Ich habe das leider schon häufig bei uns in der Praxis gesehen, und auch eine Verwandte war betroffen und ihr Geruchs-und Geschmacksempfinden kehrte erst nach über einem Jahr zurück ( ein Glückskind; die Prognosen stehen nach so langer Zeit schlecht ). 
Der HNO-Arzt kennt die richtigen Medikamente, die helfen können. 
Aber bitte nicht erst 1 Jahr warten, sondern direkt gehen.

----------


## Methusalem

Na das sind ja Aussichten :-( Womit kann denn der Arzt zur Regenerierung beitragen?

----------


## nightingale

Ehrlich gesagt - viele Möglichkeiten gibt es nicht. 
Zinkeinnahme wird als erfolgversprechend diskutiert. 
Ich möchte aber nicht, das Du jetzt einfach in eine Drogerie rennst und Dir irgendwelche Multimineraltabletten holst. 
Auch wenn Deine Schilderung typisch klingt, werde ich hier nicht einfach schreiben, das Du nichts weiter tun kannst außer abwarten - sondern bitte Dich , einen HNO-Arzt aufzusuchen. 
Nichts mehr schmecken und riechen zu können ist schließlich eine enorme Belastung.

----------


## Methusalem

Stimmt.
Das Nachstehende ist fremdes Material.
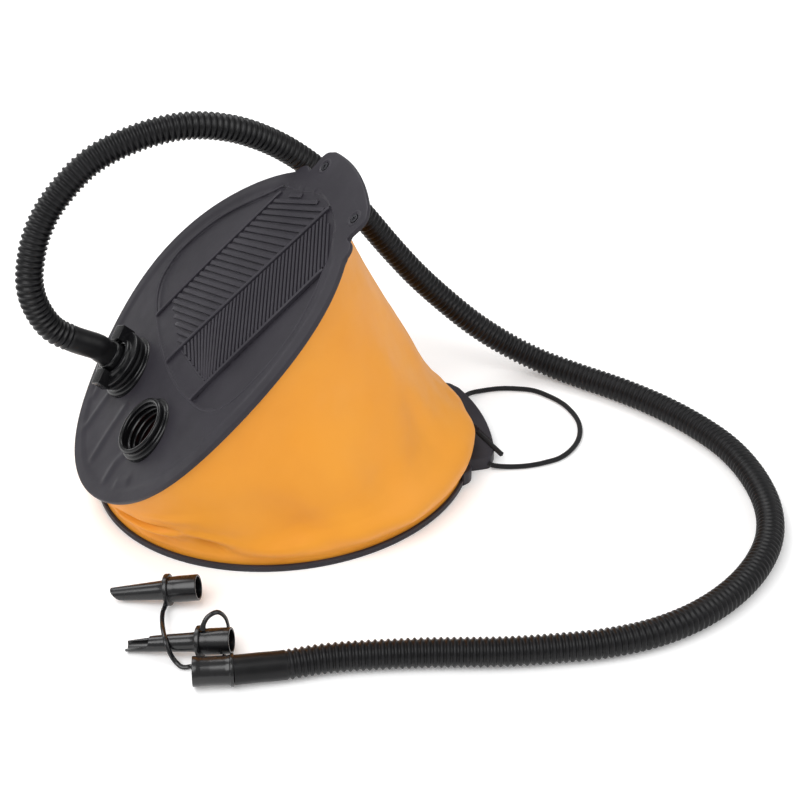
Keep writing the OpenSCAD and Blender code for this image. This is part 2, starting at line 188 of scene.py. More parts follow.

Auf jeden Fall vielen Dank. Ein paar Tage werde ich wohl noch warten.

----------


## nightingale

Ich hoffe, ich habe Dir nicht zu sehr Angst gemacht. 
Nur sollte man diese Beschwerden eben auch nicht verharmlosen. 
Ich wünsche Dir weiterhin gute Besserung und das Dein Riech- und Schmeckvermögen bald zurückkehrt!

----------


## Sammlerin

Hallo Methusalem! Ich habe vor einigen Jahren den Geruchs- und geschmackssinn verloren aufgrund des Heuschnupfens, Allergien. Nach etwa 1-a,5 Jahren bekam ich sie allmählich zurück! Beim HNO-Arzt war ich damals auch und bekam einen Cortisonhaltigen Nasenspray. Beim Kontrolltermin sagte ich, der nütze so gut wie nichts und wurde heftigst angeshnauzt, ich müsse ihn halt öfter benützen!  Ich machte keinen neuen Termin! Doch zu Hause beim Kochen, entdeckte ich gerade den Wo und die asiatische Küche!  Ich hatte verblüffende Erfolge, wenn ich intensiv am dampfenden gericht roch und inhalierte! Ingwer, Chili und Zitronengras!  Wie gesagt, das sind nur kleine Erfolge, doch in dieses Situation hält man sich an jedem noch so kleinen Strohhalm fest! Ich experimentierte weiter mit verschiedenen Kräuterdämpfen und  spürte, dass mir Salzwasser auch half. Du kannst es ja mal versuchen- hat keine negativen Wirkungen, ausser du verschmähst die asiatische Küche! An Alle Ich glaube man sollte sich in den Wintermonaten  wieder mehr daran erinnern, viel zu trinken und den Schleimhäuten genug Befeuchtung gönnen- vorallem in der Heizperiode! Grüsse und viel Geschmack :zombie_mask:  :smelling_flower:

----------


## Methusalem

Wollt nur kurz Bescheid geben, daß wieder alles im Lot ist. Erkältung weg und die Sinne kamen zurück. Ob zu 100% ist zwar schwer feststellbar, aber es ist ok. Ich kann es mir nur so erklären, daß mit zunehmenden Alter Erkältungen evtl. heftiger ausfallen. Na ich hoffe, das kommt so schnell nicht wieder.

----------